_WHAT NEEDS TO BE DONE_
The records below are to be repeated in full, exactly as they are.

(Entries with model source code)

━━━

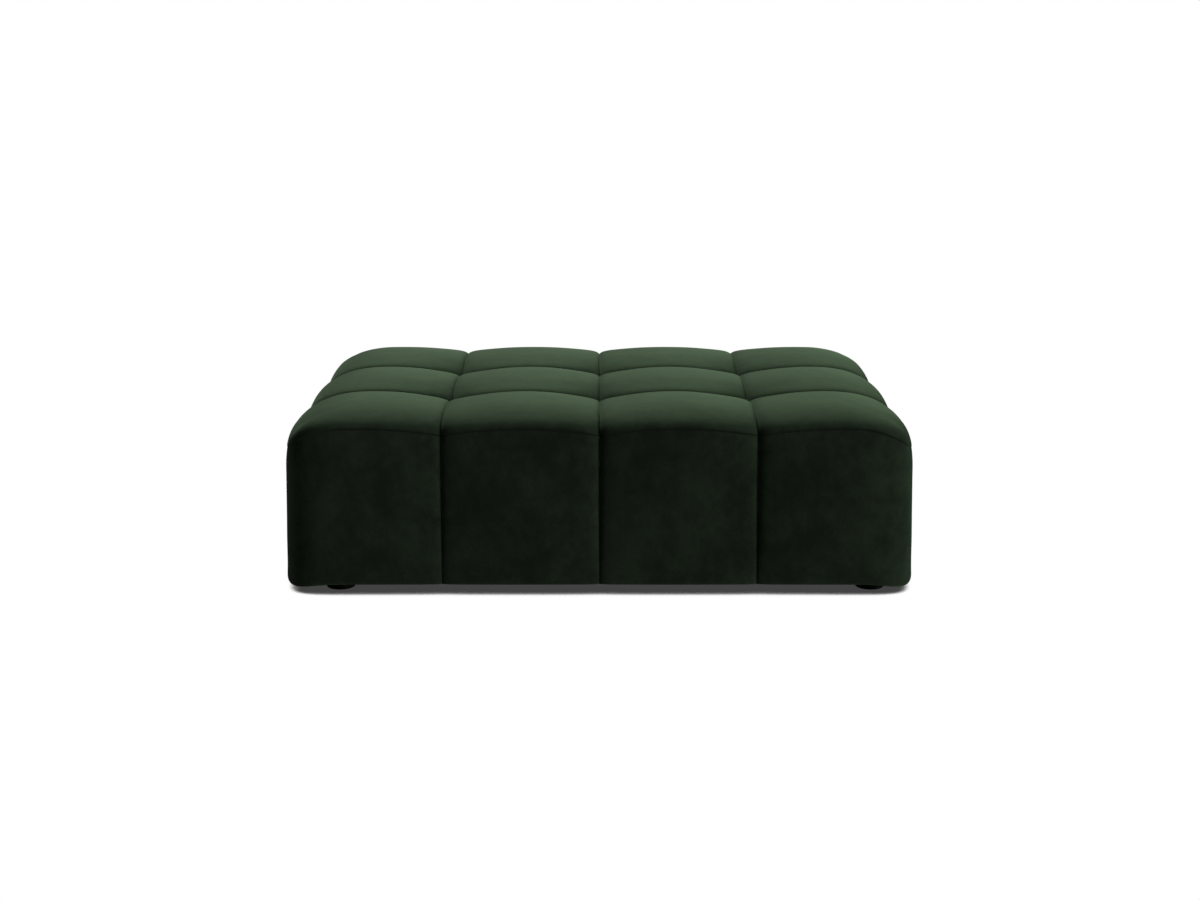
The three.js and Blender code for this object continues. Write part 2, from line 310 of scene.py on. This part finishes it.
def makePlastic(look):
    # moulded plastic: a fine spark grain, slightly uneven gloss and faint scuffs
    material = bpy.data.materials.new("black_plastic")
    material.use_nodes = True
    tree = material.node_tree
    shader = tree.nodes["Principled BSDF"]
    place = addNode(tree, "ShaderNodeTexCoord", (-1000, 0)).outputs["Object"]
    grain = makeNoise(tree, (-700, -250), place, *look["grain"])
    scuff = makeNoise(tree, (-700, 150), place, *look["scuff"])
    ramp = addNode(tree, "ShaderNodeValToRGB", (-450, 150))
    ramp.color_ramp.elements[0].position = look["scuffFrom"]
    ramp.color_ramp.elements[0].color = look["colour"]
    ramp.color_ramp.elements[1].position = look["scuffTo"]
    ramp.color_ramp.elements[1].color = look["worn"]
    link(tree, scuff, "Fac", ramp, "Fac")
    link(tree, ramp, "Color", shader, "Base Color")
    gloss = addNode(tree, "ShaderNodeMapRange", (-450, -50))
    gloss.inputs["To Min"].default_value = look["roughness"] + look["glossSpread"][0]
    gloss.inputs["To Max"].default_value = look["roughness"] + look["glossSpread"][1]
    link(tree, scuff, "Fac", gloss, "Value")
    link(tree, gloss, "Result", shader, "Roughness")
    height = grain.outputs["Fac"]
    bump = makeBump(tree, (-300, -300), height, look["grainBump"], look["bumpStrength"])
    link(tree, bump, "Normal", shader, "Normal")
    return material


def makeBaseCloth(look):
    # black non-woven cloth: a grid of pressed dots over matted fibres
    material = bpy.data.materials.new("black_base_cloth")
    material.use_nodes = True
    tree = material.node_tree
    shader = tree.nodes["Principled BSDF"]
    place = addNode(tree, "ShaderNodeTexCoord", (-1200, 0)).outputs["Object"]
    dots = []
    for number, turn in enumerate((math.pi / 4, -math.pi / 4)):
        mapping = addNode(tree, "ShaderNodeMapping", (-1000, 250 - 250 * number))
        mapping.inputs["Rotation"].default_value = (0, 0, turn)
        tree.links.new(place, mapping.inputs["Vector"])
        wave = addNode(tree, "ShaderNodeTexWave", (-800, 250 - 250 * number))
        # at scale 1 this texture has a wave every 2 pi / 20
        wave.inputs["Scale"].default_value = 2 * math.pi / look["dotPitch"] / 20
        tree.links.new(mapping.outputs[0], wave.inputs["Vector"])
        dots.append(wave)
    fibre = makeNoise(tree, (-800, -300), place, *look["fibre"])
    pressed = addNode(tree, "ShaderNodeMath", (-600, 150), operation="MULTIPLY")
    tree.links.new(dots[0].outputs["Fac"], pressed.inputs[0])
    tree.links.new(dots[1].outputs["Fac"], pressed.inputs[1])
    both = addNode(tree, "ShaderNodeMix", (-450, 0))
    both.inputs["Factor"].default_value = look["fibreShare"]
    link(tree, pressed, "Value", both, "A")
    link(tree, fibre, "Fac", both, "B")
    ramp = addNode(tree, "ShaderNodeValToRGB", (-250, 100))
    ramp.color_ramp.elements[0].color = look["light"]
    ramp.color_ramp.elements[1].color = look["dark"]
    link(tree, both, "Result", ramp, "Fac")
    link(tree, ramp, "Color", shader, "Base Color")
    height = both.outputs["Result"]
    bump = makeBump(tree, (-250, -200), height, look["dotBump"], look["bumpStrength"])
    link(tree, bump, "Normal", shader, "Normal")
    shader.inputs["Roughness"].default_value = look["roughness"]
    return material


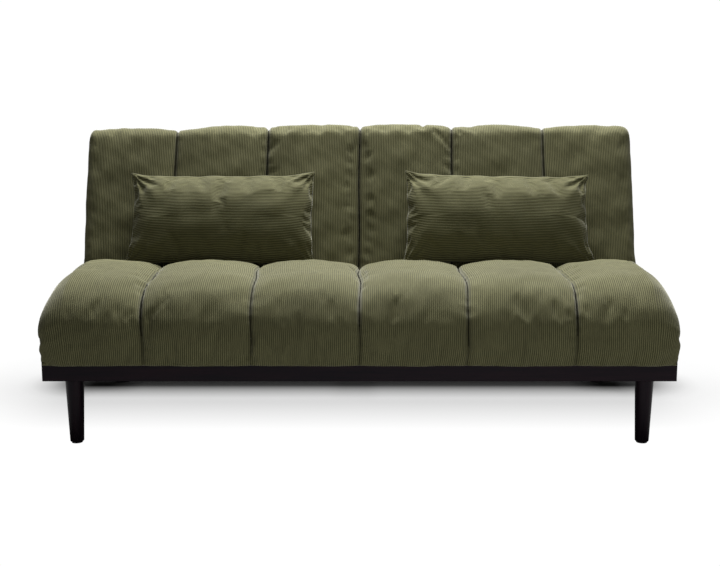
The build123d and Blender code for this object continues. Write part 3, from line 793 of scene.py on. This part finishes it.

━━━

_FINAL RESULT_
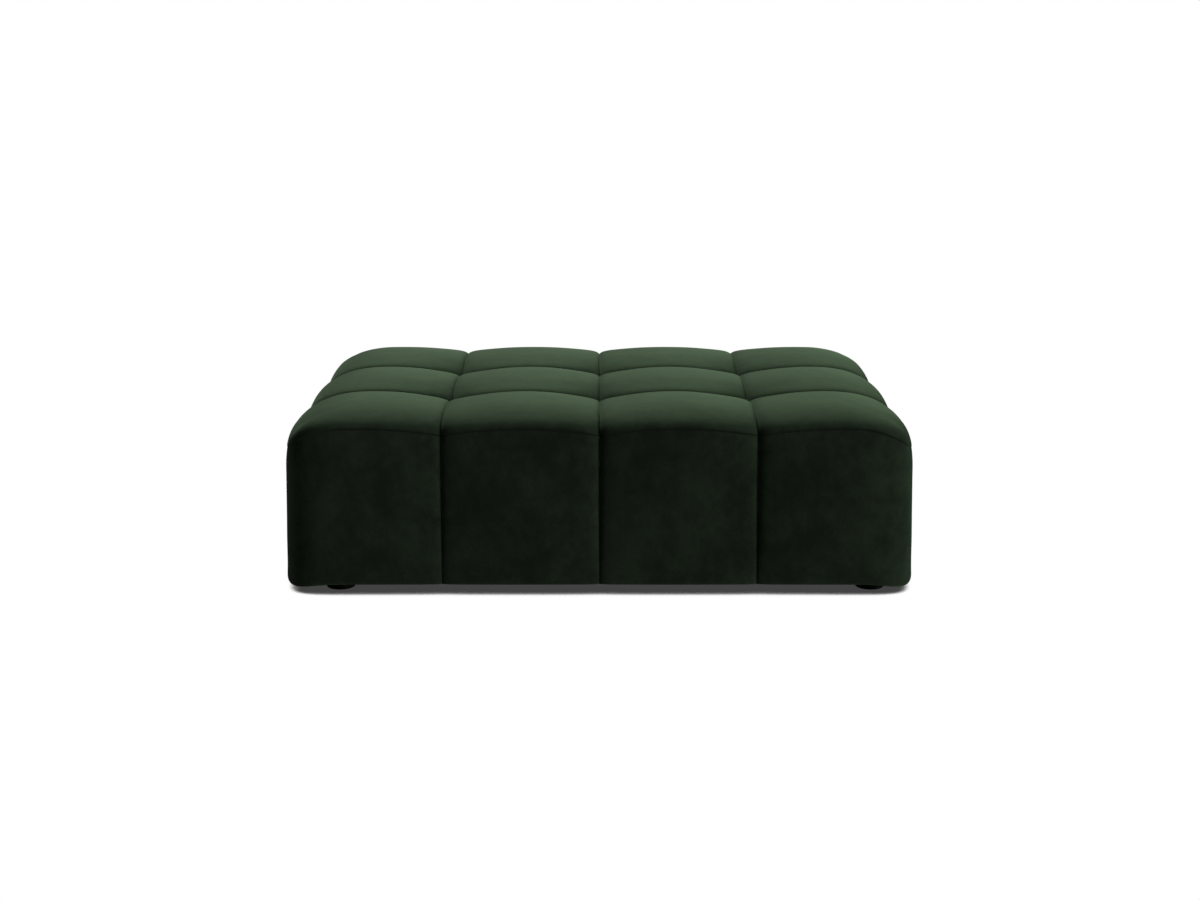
The three.js and Blender code for this object continues. Write part 2, from line 310 of scene.py on. This part finishes it.
def makePlastic(look):
    # moulded plastic: a fine spark grain, slightly uneven gloss and faint scuffs
    material = bpy.data.materials.new("black_plastic")
    material.use_nodes = True
    tree = material.node_tree
    shader = tree.nodes["Principled BSDF"]
    place = addNode(tree, "ShaderNodeTexCoord", (-1000, 0)).outputs["Object"]
    grain = makeNoise(tree, (-700, -250), place, *look["grain"])
    scuff = makeNoise(tree, (-700, 150), place, *look["scuff"])
    ramp = addNode(tree, "ShaderNodeValToRGB", (-450, 150))
    ramp.color_ramp.elements[0].position = look["scuffFrom"]
    ramp.color_ramp.elements[0].color = look["colour"]
    ramp.color_ramp.elements[1].position = look["scuffTo"]
    ramp.color_ramp.elements[1].color = look["worn"]
    link(tree, scuff, "Fac", ramp, "Fac")
    link(tree, ramp, "Color", shader, "Base Color")
    gloss = addNode(tree, "ShaderNodeMapRange", (-450, -50))
    gloss.inputs["To Min"].default_value = look["roughness"] + look["glossSpread"][0]
    gloss.inputs["To Max"].default_value = look["roughness"] + look["glossSpread"][1]
    link(tree, scuff, "Fac", gloss, "Value")
    link(tree, gloss, "Result", shader, "Roughness")
    height = grain.outputs["Fac"]
    bump = makeBump(tree, (-300, -300), height, look["grainBump"], look["bumpStrength"])
    link(tree, bump, "Normal", shader, "Normal")
    return material


def makeBaseCloth(look):
    # black non-woven cloth: a grid of pressed dots over matted fibres
    material = bpy.data.materials.new("black_base_cloth")
    material.use_nodes = True
    tree = material.node_tree
    shader = tree.nodes["Principled BSDF"]
    place = addNode(tree, "ShaderNodeTexCoord", (-1200, 0)).outputs["Object"]
    dots = []
    for number, turn in enumerate((math.pi / 4, -math.pi / 4)):
        mapping = addNode(tree, "ShaderNodeMapping", (-1000, 250 - 250 * number))
        mapping.inputs["Rotation"].default_value = (0, 0, turn)
        tree.links.new(place, mapping.inputs["Vector"])
        wave = addNode(tree, "ShaderNodeTexWave", (-800, 250 - 250 * number))
        # at scale 1 this texture has a wave every 2 pi / 20
        wave.inputs["Scale"].default_value = 2 * math.pi / look["dotPitch"] / 20
        tree.links.new(mapping.outputs[0], wave.inputs["Vector"])
        dots.append(wave)
    fibre = makeNoise(tree, (-800, -300), place, *look["fibre"])
    pressed = addNode(tree, "ShaderNodeMath", (-600, 150), operation="MULTIPLY")
    tree.links.new(dots[0].outputs["Fac"], pressed.inputs[0])
    tree.links.new(dots[1].outputs["Fac"], pressed.inputs[1])
    both = addNode(tree, "ShaderNodeMix", (-450, 0))
    both.inputs["Factor"].default_value = look["fibreShare"]
    link(tree, pressed, "Value", both, "A")
    link(tree, fibre, "Fac", both, "B")
    ramp = addNode(tree, "ShaderNodeValToRGB", (-250, 100))
    ramp.color_ramp.elements[0].color = look["light"]
    ramp.color_ramp.elements[1].color = look["dark"]
    link(tree, both, "Result", ramp, "Fac")
    link(tree, ramp, "Color", shader, "Base Color")
    height = both.outputs["Result"]
    bump = makeBump(tree, (-250, -200), height, look["dotBump"], look["bumpStrength"])
    link(tree, bump, "Normal", shader, "Normal")
    shader.inputs["Roughness"].default_value = look["roughness"]
    return material


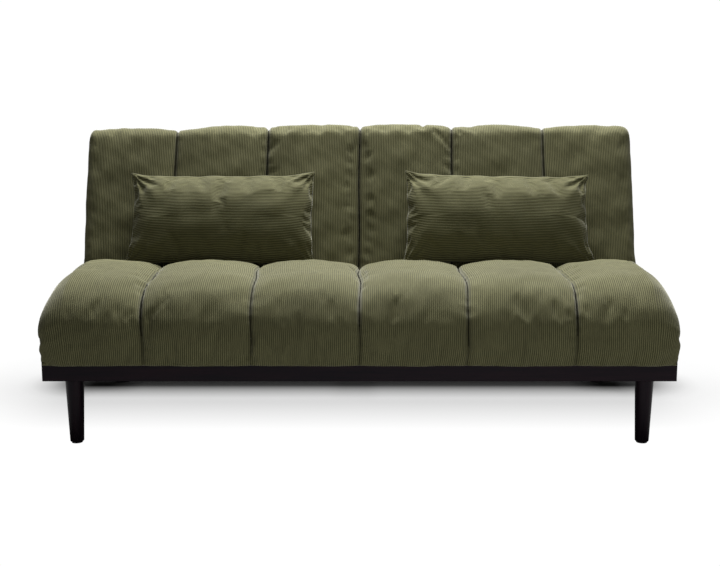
The build123d and Blender code for this object continues. Write part 3, from line 793 of scene.py on. This part finishes it.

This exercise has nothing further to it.